> **INFORMATION PROVIDED**:
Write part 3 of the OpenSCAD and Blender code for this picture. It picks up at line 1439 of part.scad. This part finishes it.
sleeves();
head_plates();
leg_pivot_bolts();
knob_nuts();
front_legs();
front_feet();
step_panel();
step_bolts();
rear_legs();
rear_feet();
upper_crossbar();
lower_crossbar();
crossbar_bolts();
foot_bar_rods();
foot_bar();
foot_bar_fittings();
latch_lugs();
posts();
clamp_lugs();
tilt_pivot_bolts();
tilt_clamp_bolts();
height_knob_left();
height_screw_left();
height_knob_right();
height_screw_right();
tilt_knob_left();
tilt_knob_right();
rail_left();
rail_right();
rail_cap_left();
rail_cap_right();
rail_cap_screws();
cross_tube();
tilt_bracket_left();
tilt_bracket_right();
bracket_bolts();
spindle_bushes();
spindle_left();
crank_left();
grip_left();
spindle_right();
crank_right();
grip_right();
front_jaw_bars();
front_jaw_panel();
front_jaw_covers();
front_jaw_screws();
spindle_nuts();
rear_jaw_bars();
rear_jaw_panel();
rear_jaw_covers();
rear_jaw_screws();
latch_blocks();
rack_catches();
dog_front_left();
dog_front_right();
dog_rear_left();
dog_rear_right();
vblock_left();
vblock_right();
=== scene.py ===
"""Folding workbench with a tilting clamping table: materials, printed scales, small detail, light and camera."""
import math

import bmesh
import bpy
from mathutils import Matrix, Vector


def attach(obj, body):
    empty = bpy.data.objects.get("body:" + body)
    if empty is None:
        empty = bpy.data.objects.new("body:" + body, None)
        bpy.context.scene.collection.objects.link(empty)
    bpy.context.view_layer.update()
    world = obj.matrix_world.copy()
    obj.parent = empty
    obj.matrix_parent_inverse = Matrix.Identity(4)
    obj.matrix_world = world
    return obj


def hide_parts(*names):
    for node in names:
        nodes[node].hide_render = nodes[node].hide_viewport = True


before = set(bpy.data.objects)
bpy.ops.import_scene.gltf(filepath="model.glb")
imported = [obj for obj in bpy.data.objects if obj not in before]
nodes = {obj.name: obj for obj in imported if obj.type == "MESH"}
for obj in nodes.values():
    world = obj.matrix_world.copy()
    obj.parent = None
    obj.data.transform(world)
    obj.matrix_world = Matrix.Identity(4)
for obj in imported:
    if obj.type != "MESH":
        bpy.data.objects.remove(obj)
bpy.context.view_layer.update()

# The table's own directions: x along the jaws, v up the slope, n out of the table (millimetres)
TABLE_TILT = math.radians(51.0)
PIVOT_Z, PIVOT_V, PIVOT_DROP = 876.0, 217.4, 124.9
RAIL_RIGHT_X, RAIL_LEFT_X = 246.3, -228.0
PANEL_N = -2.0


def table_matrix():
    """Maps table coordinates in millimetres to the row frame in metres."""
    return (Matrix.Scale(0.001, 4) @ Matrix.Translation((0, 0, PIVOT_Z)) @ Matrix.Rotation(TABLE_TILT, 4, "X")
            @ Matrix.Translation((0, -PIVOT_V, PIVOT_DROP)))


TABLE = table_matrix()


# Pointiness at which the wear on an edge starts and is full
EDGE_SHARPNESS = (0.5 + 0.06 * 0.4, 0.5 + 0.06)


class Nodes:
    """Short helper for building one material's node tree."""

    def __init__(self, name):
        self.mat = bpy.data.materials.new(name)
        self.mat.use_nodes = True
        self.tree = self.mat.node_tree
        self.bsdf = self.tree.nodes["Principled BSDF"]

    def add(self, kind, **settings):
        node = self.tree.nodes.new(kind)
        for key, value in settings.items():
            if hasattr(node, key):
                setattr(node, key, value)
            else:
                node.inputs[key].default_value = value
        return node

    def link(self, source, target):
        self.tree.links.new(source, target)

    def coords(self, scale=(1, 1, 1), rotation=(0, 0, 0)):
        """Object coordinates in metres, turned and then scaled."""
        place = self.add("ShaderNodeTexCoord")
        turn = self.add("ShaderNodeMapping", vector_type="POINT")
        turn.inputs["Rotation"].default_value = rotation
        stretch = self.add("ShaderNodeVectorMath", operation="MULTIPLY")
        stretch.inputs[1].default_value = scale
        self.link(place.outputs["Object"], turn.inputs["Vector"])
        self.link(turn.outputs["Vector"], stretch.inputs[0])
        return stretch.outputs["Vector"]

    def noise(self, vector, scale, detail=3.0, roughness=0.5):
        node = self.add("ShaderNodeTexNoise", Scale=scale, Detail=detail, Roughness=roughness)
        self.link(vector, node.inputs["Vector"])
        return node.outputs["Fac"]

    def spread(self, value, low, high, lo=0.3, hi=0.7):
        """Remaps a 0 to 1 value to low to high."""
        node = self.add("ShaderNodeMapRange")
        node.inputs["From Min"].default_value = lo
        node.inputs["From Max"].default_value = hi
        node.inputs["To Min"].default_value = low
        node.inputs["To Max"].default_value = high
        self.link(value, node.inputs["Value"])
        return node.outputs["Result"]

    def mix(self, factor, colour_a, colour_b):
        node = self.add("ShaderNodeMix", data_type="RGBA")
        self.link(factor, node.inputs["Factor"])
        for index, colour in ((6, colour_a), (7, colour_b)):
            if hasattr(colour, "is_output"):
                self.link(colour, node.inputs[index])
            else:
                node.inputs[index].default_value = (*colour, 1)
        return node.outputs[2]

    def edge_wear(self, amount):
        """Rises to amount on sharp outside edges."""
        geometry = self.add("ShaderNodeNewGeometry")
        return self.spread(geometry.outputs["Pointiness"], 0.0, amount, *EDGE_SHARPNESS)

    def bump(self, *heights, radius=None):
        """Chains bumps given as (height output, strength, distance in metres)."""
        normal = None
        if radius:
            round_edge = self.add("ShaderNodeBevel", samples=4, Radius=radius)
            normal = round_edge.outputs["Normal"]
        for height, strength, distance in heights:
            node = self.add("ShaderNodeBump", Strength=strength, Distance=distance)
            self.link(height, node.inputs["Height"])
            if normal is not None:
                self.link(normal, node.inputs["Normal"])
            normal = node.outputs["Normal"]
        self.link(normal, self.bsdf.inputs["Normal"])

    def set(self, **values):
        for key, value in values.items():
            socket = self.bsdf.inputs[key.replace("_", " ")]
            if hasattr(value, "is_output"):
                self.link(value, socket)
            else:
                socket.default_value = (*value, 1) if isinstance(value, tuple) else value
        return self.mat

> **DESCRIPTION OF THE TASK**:
Extract only the lines from the line with "front_jaw_panel();" through the line with "if empty is", keeping both end lines exactly as they are.

> **CORRECT OUTPUT**:
front_jaw_panel();
front_jaw_covers();
front_jaw_screws();
spindle_nuts();
rear_jaw_bars();
rear_jaw_panel();
rear_jaw_covers();
rear_jaw_screws();
latch_blocks();
rack_catches();
dog_front_left();
dog_front_right();
dog_rear_left();
dog_rear_right();
vblock_left();
vblock_right();
=== scene.py ===
"""Folding workbench with a tilting clamping table: materials, printed scales, small detail, light and camera."""
import math

import bmesh
import bpy
from mathutils import Matrix, Vector


def attach(obj, body):
    empty = bpy.data.objects.get("body:" + body)
    if empty is None:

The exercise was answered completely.